Long after I have returned to my normal city life, I learn from the guide, with whom I have kept in touch, that sadly Paraschiva has died; that on her deathbed she revealed that her real name was Anna Schwarz*, and that she was born in Budapest, a Hungarian Jew. My father’s family was Hungarian Jewish. Their name, before they changed it to Vermes, was Schwarz. A common enough name. An uncommon experience. I began to write about Paraschiva, making up story after story about this woman who lived in the Valley of the Wolves, and had bright turquoise eyes.
Later, on the same hike, up in the Maramures, we trudge wearily into a long straggling village. We are exhausted. It has been a very hard climb over a mountain ridge, where we were caught in a fierce summer storm. I have a sore throat and my feet are dragging on the ground. We come to a farmhouse on the edge of the village. I lie down on a hard bed. Flies buzz around my nose. I vow never to go on an arduous hike again. Then I hear the music. A group of local musicians have arrived in a beat-up car with no windscreen but with the windscreen wipers working furiously. Soon we are all out drinking palinka and dancing on the uneven grass. The musicians are talented. Our spirits are raised by the magic of their songs. Yet we notice the violins are out of tune. Someone asks why. “Oh, the people who used to tune and repair the violins left the village long ago”. I sense a discomfort around the answers. Later, I discover they are talking about the Rrom and the Jews. They “left” during the 2nd World War. Deported, often with unimaginable brutality. The metaphor is strident. How simply “out of tune” we become when we stamp out racial diversity, when we retreat into fear of the “other”, the outsider, or even of the unknown – the mystery beyond our small human understanding. How we diminish the music of our existence when we try to limit it to our own worldview. “I’m right, you’re dead.” We do like certainty. A comfortable cop-out. A village – a country, a continent? – out of tune.
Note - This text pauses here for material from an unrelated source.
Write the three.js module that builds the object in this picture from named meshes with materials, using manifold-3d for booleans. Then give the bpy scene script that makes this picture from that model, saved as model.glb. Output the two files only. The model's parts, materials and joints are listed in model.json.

That’s when the story chose me.
My father was one of the last Hungarian Jews to escape Nazi-occupied Hungary in 1940. He managed to flee to Northern Ireland. To do so, he had to renounce his Jewish faith and declare himself a Catholic. In Northern Ireland, it would have been fine to be a Jew (there were too few of them to pose a problem) but to be a Catholic! Then he wanted to marry my Northern Irish mother, who was Protestant, and who had to convert to Catholicism to marry a Jew! In the end, they got married in a non-denominational church in Belfast, and spent their lives on a spiritual quest for a way of life that would transcend religious and political divides and prejudices.
Coming from such a family, and in today’s Europe, so torn apart by intolerance, the rise of nationalism, the refugee crisis, how could I not listen to the bird that landed on my shoulder? How could I not write the story, “The Barefoot Road”?
* Not Paraschiva’s real name nor our family’s. I have changed it to protect privacy.
ABOUT THE AUTHOR:
Vivienne Vermes is a writer and actress of Irish and Hungarian descent who divides her time between Paris and London. She has published four collections of poetry: Sand Woman, Metamorphoses, Passages and When the World Stops Spinning, and has performed her work in festivals throughout Europe. She is winner of the Piccadilly Poets’ award, the Mail on Sunday’s Best Opening of a Novel competition, as well as Flash 500s prize for short prose and the Paragram national competition for best poem and “petite prose”. She has taught creative writing in universities in Transylvania, and runs a writers’ workshop in Paris.
As an actress, she has played roles in a number of French films, including Les Trois Frères, Le Retour and in Les Profs 2 in which she portrayed Queen Elizabeth II. Her voice also warns passengers on the Paris metro to “Mind the gap”.
The Barefoot Road is her first novel.